Requirements — Repeat exactly the lines from the start of the material below up to and including the "START, END, CENTRE = 1, 2, 3" line.

Data extract —
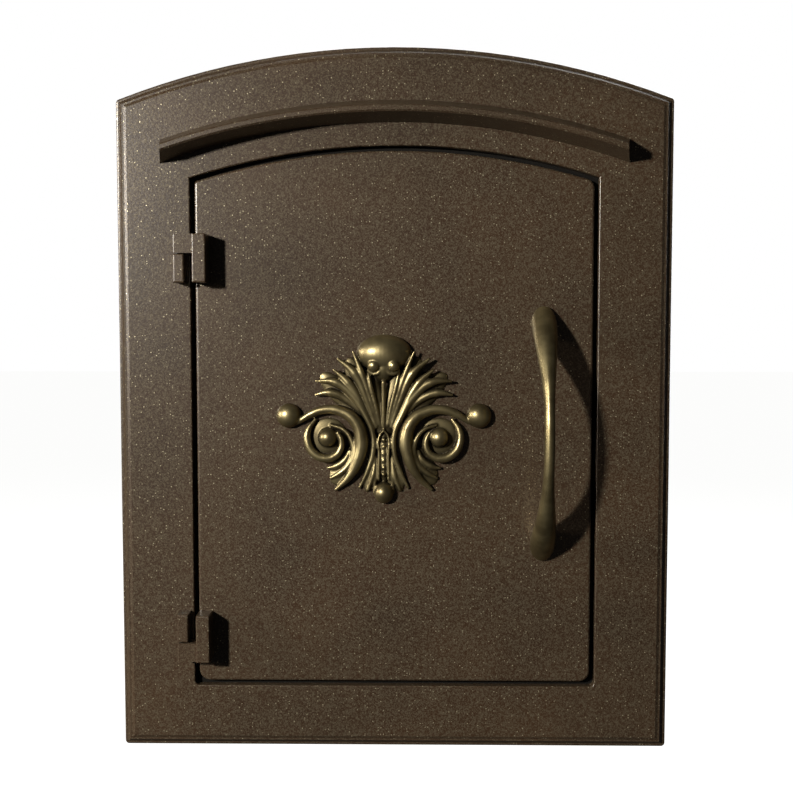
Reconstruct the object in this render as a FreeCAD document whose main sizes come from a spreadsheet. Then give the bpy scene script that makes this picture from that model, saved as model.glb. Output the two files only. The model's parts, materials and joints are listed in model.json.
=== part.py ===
"""Wall mailbox with a cast front plate, an inset arched door and a sheet steel box.

Row frame, in millimetres: X to the right, Y into the wall, Z up. The origin is on the wall's
face, at the middle of the front plate's bottom edge. Heights above the wall's face, towards
the viewer, are called stand-offs here: a stand-off of 14 is the plane y = -14.
"""

import FreeCAD, Part
import math
import os

import Sketcher

ORIGIN = -1          # Sketcher's number for the sketch's own origin and horizontal axis
VERTICAL_AXIS = -2
START, END, CENTRE = 1, 2, 3

DIMENSIONS = [
    # front plate, a hollow-backed casting
    ("plate_half_width", 176.0), ("crown_radius", 490.0), ("arch_centre", -42.0),
    ("lip_height", 10.0), ("step_height", 13.0), ("field_height", 14.0), ("field_wall", 6.0),
    ("lip_width", 2.0), ("outer_bevel", 2.4), ("step_width", 1.1), ("inner_bevel", 1.9),
    ("rim_wall", 6.0), ("plate_corner", 2.5), ("lip_round", 1.3), ("opening_round", 0.8),
    ("opening_half_width", 129.0), ("opening_bottom", 40.7), ("opening_crown", 428.0),
    ("opening_corner", 3.0),
    # door
    ("door_half_width", 126.0), ("door_bottom", 43.8), ("door_crown", 425.0), ("door_wall", 4.0),
    ("door_low_corner", 7.0), ("door_hinge_corner", 2.0), ("door_free_corner", 6.0),
    ("door_round", 1.6),
    # rain hood
    ("hood_half_width", 147.5), ("hood_lip_half_width", 143.5), ("hood_lip_height", 34.0),
    ("hood_root_low", 442.5), ("hood_root_high", 456.5), ("hood_lip_low", 446.3),
    ("hood_lip_high", 450.6), ("hood_lip_chamfer", 1.0), ("hood_sweep", 50.0),
    ("hood_screw_arc", 449.5), ("hood_screw_near", 39.2), ("hood_screw_far", 108.7),
    ("hood_hole_depth", 9.0), ("hood_trim_width", 220.0), ("hood_trim_spare", 5.0),
    # hinges: the pin's axis, the block on the plate and the bracket on the door
    ("pin_x", -134.3), ("pin_height", 21.0), ("pin_radius", 1.75), ("pin_play", 0.05),
    ("block_half_width", 3.4), ("block_front", 26.5), ("block_length", 17.8),
    ("arm_half_depth", 5.5), ("arm_length", 11.9), ("arm_lap", 1.0), ("hinge_gap", 0.6),
    ("bar_left", -125.4), ("bar_right", -116.8), ("bar_front", 29.5), ("hinge_round", 0.9),
    ("upper_block_bottom", 300.2), ("lower_block_bottom", 72.0),
    ("block_screw_pitch", 10.0), ("block_hole_depth", 3.6), ("washer_radius", 3.2),
    ("washer_thickness", 0.4), ("bracket_screw_pitch", 19.0), ("bracket_hole_depth", 8.0),
    # handle
    ("handle_x", 94.5), ("handle_middle", 204.4), ("handle_half_length", 83.0),
    ("handle_inner_half_length", 62.0), ("handle_rise", 45.0), ("handle_inner_rise", 37.0),
    ("handle_foot_width", 16.0), ("handle_waist_width", 6.6),
    ("handle_screw_pitch", 144.0), ("handle_hole_depth", 9.0),
    # ornament
    ("ornament_x", -6.5), ("ornament_base", 202.4), ("ornament_stud_pitch", 70.0),
    ("stud_radius", 1.9), ("stud_clear", 2.1), ("stud_length", 5.5), ("stud_root", 2.0),
    ("push_nut_radius", 5.0), ("push_nut_wall", 1.0), ("ornament_reach", 100.0),
    # door stop, box and rear panel
    ("stop_half_width", 117.0), ("stop_bottom", 52.8), ("stop_crown", 416.0), ("stop_wall", 1.2),
    ("flange_half_width", 158.0), ("flange_bottom", 15.0), ("flange_top", 412.0),
    ("box_half_width", 143.0), ("box_bottom", 30.0), ("box_top", 388.0), ("box_depth", 375.0),
    ("sheet", 1.0), ("box_corner", 3.0), ("strip_depth", 12.0), ("panel_gap", 0.1),
    ("fixing_radius", 2.5), ("fixing_first", 60.0), ("fixing_pitch_y", 240.0),
    ("fixing_low", 110.0), ("fixing_pitch_z", 190.0), ("weep_radius", 3.0), ("weep_x", 90.0),
    ("weep_y", 20.0), ("rivet_radius", 1.6), ("rivet_head_radius", 3.2), ("rivet_head", 1.0),
    ("rivet_bulb_radius", 2.3), ("rivet_bulb", 1.6), ("rivet_inset", 6.0),
    # seal, strike plate and magnetic catch
    ("seal_outer_inset", 1.5), ("seal_inner_inset", 7.0), ("seal_thickness", 1.8),
    ("strike_left", 101.5), ("strike_right", 117.5), ("strike_wall", 1.5), ("strike_length", 40.0),
    ("strike_hole_depth", 3.0),
    ("catch_left", 101.0), ("catch_right", 116.5), ("catch_ear", 131.0), ("catch_middle", 204.4),
    ("catch_length", 46.0), ("catch_depth", 15.0), ("catch_ear_wall", 3.0), ("catch_shy", 0.6),
    ("magnet_left", 106.0), ("magnet_right", 111.6), ("pole_wall", 1.5), ("magnet_length", 34.0),
    ("magnet_depth", 12.0), ("pole_gap", 0.15), ("catch_screw_x", 124.0),
    ("catch_screw_pitch", 30.0),
    # screws
    ("thread_gap", 0.05), ("m3_radius", 1.5), ("m3_clear", 1.7), ("m3_head_radius", 2.75),
    ("m3_head", 2.0), ("m3_sink_radius", 2.9), ("m3_sink", 1.4), ("m4_radius", 2.0),
    ("m4_clear", 2.25), ("m4_head_radius", 4.0), ("m4_head", 2.6), ("m5_radius", 2.5),
    ("m5_clear", 2.75), ("m5_head_radius", 4.5), ("m5_head", 3.5), ("m5_washer_radius", 5.4),
    ("m5_washer", 1.0), ("head_clear_radius", 4.0), ("box_screw_x", 150.5),
    ("box_screw_low", 60.0), ("box_screw_pitch", 141.0), ("box_screw_foot_x", 70.0),
    ("box_screw_foot_z", 22.5), ("box_hole_depth", 4.5),
]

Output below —
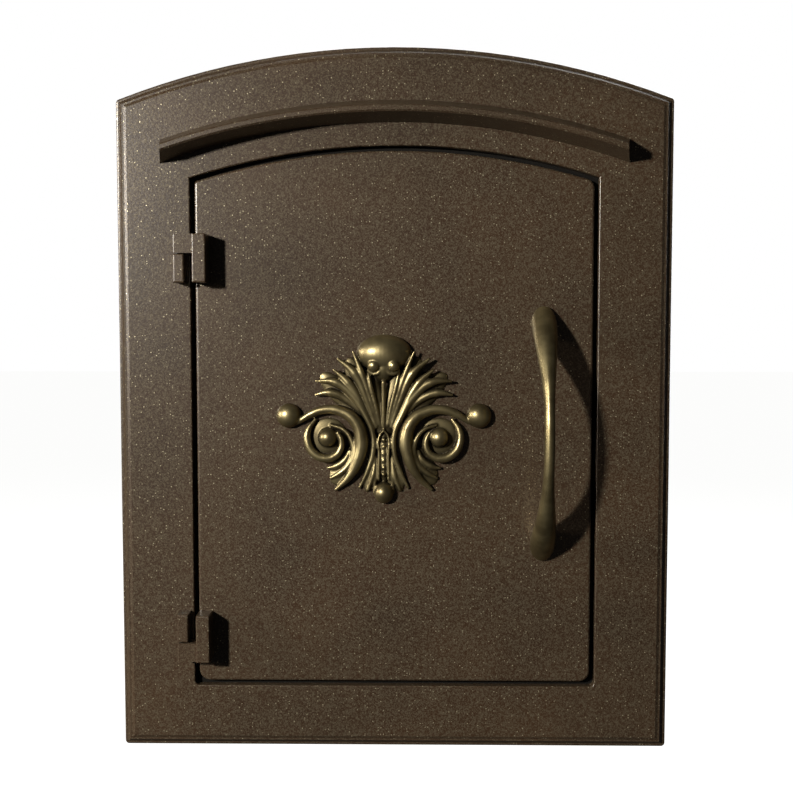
Reconstruct the object in this render as a FreeCAD document whose main sizes come from a spreadsheet. Then give the bpy scene script that makes this picture from that model, saved as model.glb. Output the two files only. The model's parts, materials and joints are listed in model.json.
=== part.py ===
"""Wall mailbox with a cast front plate, an inset arched door and a sheet steel box.

Row frame, in millimetres: X to the right, Y into the wall, Z up. The origin is on the wall's
face, at the middle of the front plate's bottom edge. Heights above the wall's face, towards
the viewer, are called stand-offs here: a stand-off of 14 is the plane y = -14.
"""

import FreeCAD, Part
import math
import os

import Sketcher

ORIGIN = -1          # Sketcher's number for the sketch's own origin and horizontal axis
VERTICAL_AXIS = -2
START, END, CENTRE = 1, 2, 3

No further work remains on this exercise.